● The problem: Please give the listing again in its entirety, exactly as written.

● Recorded information:
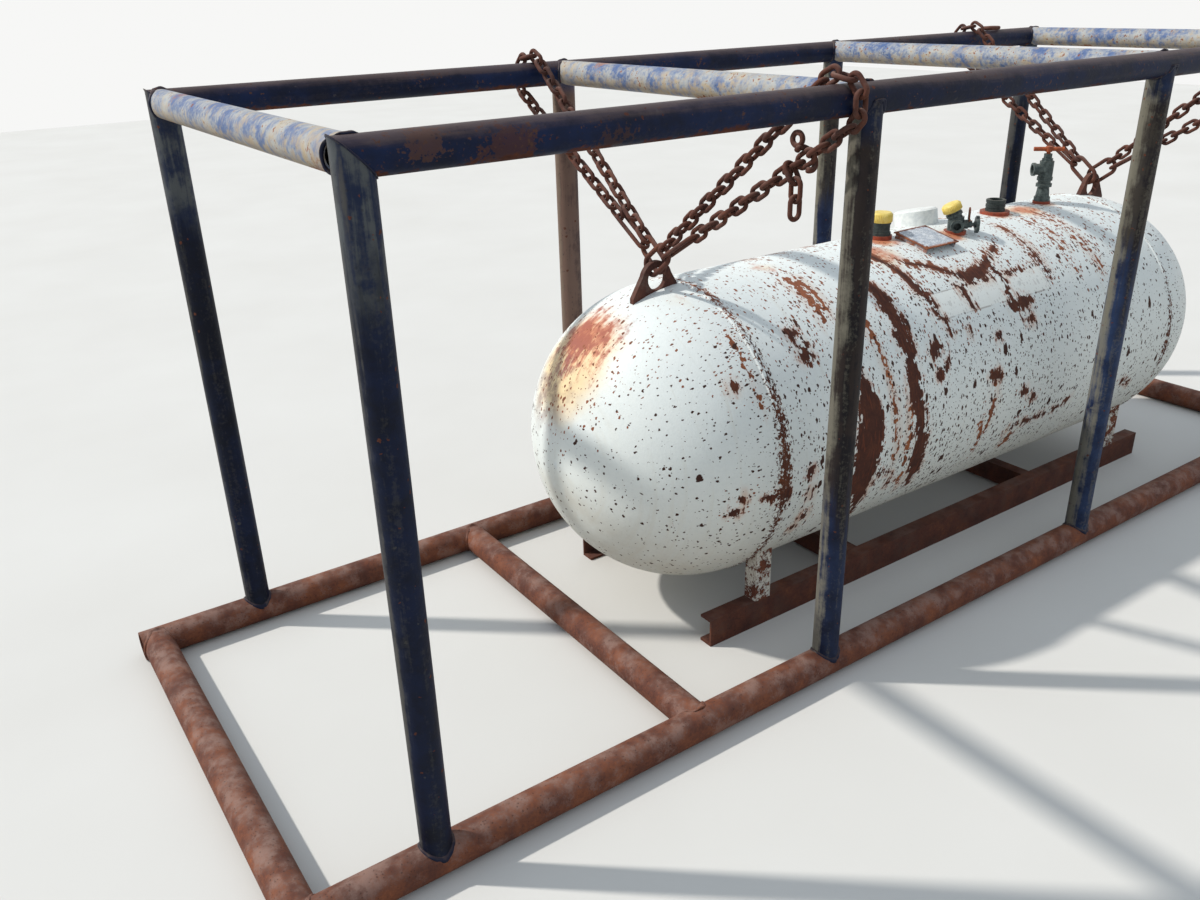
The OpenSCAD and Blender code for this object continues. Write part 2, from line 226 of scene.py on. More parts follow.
def flecks_group(name, dimensions):
    """Round chips of many sizes: one per Voronoi cell, in that part of the cells that Amount says.
    Small and Large are radii in cells."""
    net, given, out = new_group(
        name,
        [("Vector", "v", None), ("Scale", "f", 30.0), ("Amount", "f", 0.5),
         ("Small", "f", 0.1), ("Large", "f", 0.35)],
        [("Mask", "f")])
    bend = net.noise(given["Vector"], net.mul(given["Scale"], 2.4), 2.0, colour=True)
    bend = net.vector("SUBTRACT", bend, (0.5, 0.5, 0.5))
    bend = net.vector("SCALE", bend, scale=net.math("DIVIDE", 0.55, given["Scale"]))
    cell = net.node("ShaderNodeTexVoronoi", voronoi_dimensions=dimensions)
    net.put(cell.inputs["Vector"], net.vector("ADD", given["Vector"], bend))
    net.put(cell.inputs["Scale"], given["Scale"])
    red, green, _ = net.xyz(cell.outputs["Color"])
    here = net.math("LESS_THAN", red, given["Amount"])
    size = net.blend(net.math("POWER", green, 1.5), given["Small"], given["Large"])
    dot = net.step(net.sub(size, cell.outputs["Distance"]), 0.0, 0.04)
    net.put(out["Mask"], net.mul(here, dot))
    return net.tree


# Rust from its lightest to its darkest: (place on the ramp, sRGB colour)
RUST_TONES = [(0.0, (172, 104, 62)), (0.3, (126, 74, 50)), (0.55, (92, 54, 42)), (0.8, (66, 40, 35)),
              (1.0, (44, 30, 29))]


def rust_group():
    """Rust: its colour from orange to nearly black, and its crust."""
    net, given, out = new_group(
        "rust",
        [("Vector", "v", None), ("Dark", "f", 0.5)],
        [("Color", "c"), ("Height", "f")])
    broad = net.noise(given["Vector"], 14.0, 5.0, 0.6)
    fine = net.noise(given["Vector"], 160.0, 4.0, 0.65)
    ramp = net.node("ShaderNodeValToRGB")
    net.put(ramp.inputs[0], net.add(net.mul(broad, 0.9), net.mul(fine, 0.5), net.sub(given["Dark"], 0.75)))
    points = ramp.color_ramp.elements
    while len(points) < len(RUST_TONES):
        points.new(0.5)
    for point, (place, tone) in zip(points, RUST_TONES):
        point.position = place
        point.color = linear(*tone)
    net.put(out["Color"], ramp.outputs[0])
    net.put(out["Height"], net.add(net.mul(fine, 0.6), net.mul(broad, 0.4)))
    return net.tree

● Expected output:
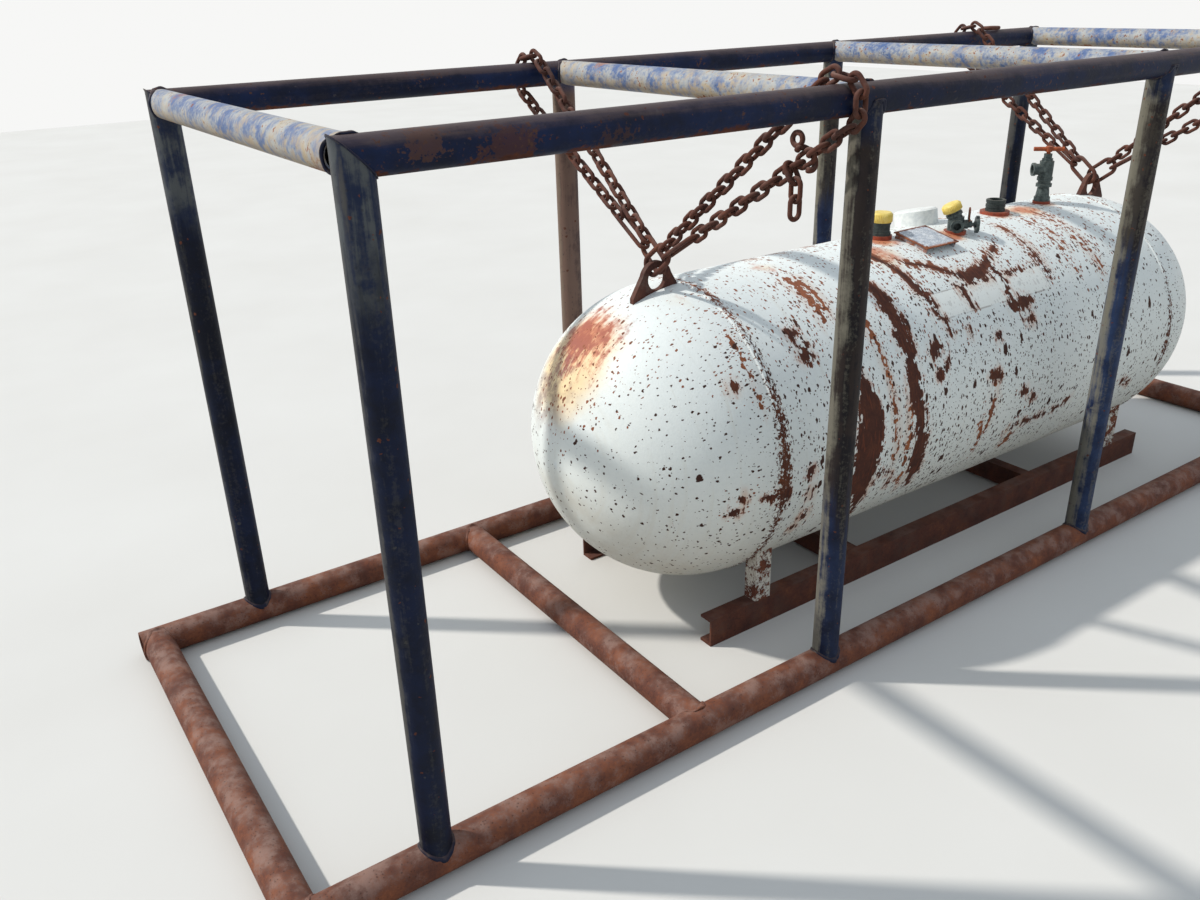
The OpenSCAD and Blender code for this object continues. Write part 2, from line 226 of scene.py on. More parts follow.
def flecks_group(name, dimensions):
    """Round chips of many sizes: one per Voronoi cell, in that part of the cells that Amount says.
    Small and Large are radii in cells."""
    net, given, out = new_group(
        name,
        [("Vector", "v", None), ("Scale", "f", 30.0), ("Amount", "f", 0.5),
         ("Small", "f", 0.1), ("Large", "f", 0.35)],
        [("Mask", "f")])
    bend = net.noise(given["Vector"], net.mul(given["Scale"], 2.4), 2.0, colour=True)
    bend = net.vector("SUBTRACT", bend, (0.5, 0.5, 0.5))
    bend = net.vector("SCALE", bend, scale=net.math("DIVIDE", 0.55, given["Scale"]))
    cell = net.node("ShaderNodeTexVoronoi", voronoi_dimensions=dimensions)
    net.put(cell.inputs["Vector"], net.vector("ADD", given["Vector"], bend))
    net.put(cell.inputs["Scale"], given["Scale"])
    red, green, _ = net.xyz(cell.outputs["Color"])
    here = net.math("LESS_THAN", red, given["Amount"])
    size = net.blend(net.math("POWER", green, 1.5), given["Small"], given["Large"])
    dot = net.step(net.sub(size, cell.outputs["Distance"]), 0.0, 0.04)
    net.put(out["Mask"], net.mul(here, dot))
    return net.tree


# Rust from its lightest to its darkest: (place on the ramp, sRGB colour)
RUST_TONES = [(0.0, (172, 104, 62)), (0.3, (126, 74, 50)), (0.55, (92, 54, 42)), (0.8, (66, 40, 35)),
              (1.0, (44, 30, 29))]


def rust_group():
    """Rust: its colour from orange to nearly black, and its crust."""
    net, given, out = new_group(
        "rust",
        [("Vector", "v", None), ("Dark", "f", 0.5)],
        [("Color", "c"), ("Height", "f")])
    broad = net.noise(given["Vector"], 14.0, 5.0, 0.6)
    fine = net.noise(given["Vector"], 160.0, 4.0, 0.65)
    ramp = net.node("ShaderNodeValToRGB")
    net.put(ramp.inputs[0], net.add(net.mul(broad, 0.9), net.mul(fine, 0.5), net.sub(given["Dark"], 0.75)))
    points = ramp.color_ramp.elements
    while len(points) < len(RUST_TONES):
        points.new(0.5)
    for point, (place, tone) in zip(points, RUST_TONES):
        point.position = place
        point.color = linear(*tone)
    net.put(out["Color"], ramp.outputs[0])
    net.put(out["Height"], net.add(net.mul(fine, 0.6), net.mul(broad, 0.4)))
    return net.tree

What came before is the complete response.